Washington on Tuesday escalated its complaint objecting to Canada's treatment of US dairy products under the revised North American free trade agreement.
After talks failed to resolve the issue, US Trade Representative Katherine Tai called for the creation of a dispute settlement panel under the US-Mexico-Canada Agreement (USMCA, or CUSMA in Canada), the trade agency said.
The action could lead to punitive tariffs if the neighboring countries cannot reach an agreement. A preliminary decision would be expected in four months under the terms of the pact's conflict resolution terms.
USTR filed the first-ever complaint under the USMCA in December, calling for consultations over Ottawa's practice of dictating who can access American dairy exports, "reserving access to the largest pool exclusively for processors."

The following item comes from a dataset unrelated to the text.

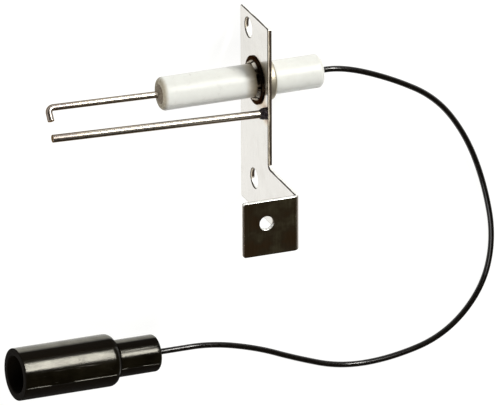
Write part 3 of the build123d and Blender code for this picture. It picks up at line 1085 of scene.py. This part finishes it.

Those actions "undermine the ability of American dairy exporters to sell a wide range of products to Canadian consumers," the statement said.
A USTR official told reporters the policies prevent US dairy producers from shipping higher-value products to Canadian retailers.
In response, Ottawa said it was "disappointed" that Washington called for the dispute settlement panel.
"Under CUSMA, Canada agreed to provide some additional market access to the United States for dairy while successfully defending our supply management system and dairy industry," Canadian Trade Minister Mary Ng said in a statement.
"We are confident that our policies are in full compliance with our CUSMA TRQ (tariff rate quota) obligations, and we will vigorously defend our position during the dispute settlement process," she said.
The USMCA, which took effect on July 1, 2020, sets a quota of products that receive duty-free access, known as "tariff rate quotas" or TRQs, and President Joe Biden's officials agreed with his predecessor that Canada has violated the agreement.
"A top priority for the Biden-Harris Administration is fully enforcing the USMCA and ensuring that it benefits American workers," Tai said.
"Launching the first panel request under the agreement will ensure our dairy industry and its workers can seize new opportunities under the USMCA to market and sell US products to Canadian consumers."
Canada's treatment of dairy products was a key sticking point in the talks after President Donald Trump ripped up the North American Free Trade Agreement (NAFTA) signed in 1994 and insisted on a replacement deal.
The USTR official said the current complaint is limited to the TRQs on 14 dairy products -- including cheeses, butter, ice cream, milk powders and yogurt -- and does not extend to the country's broader supply management of the dairy sector, which is a hot-button issue in Canada.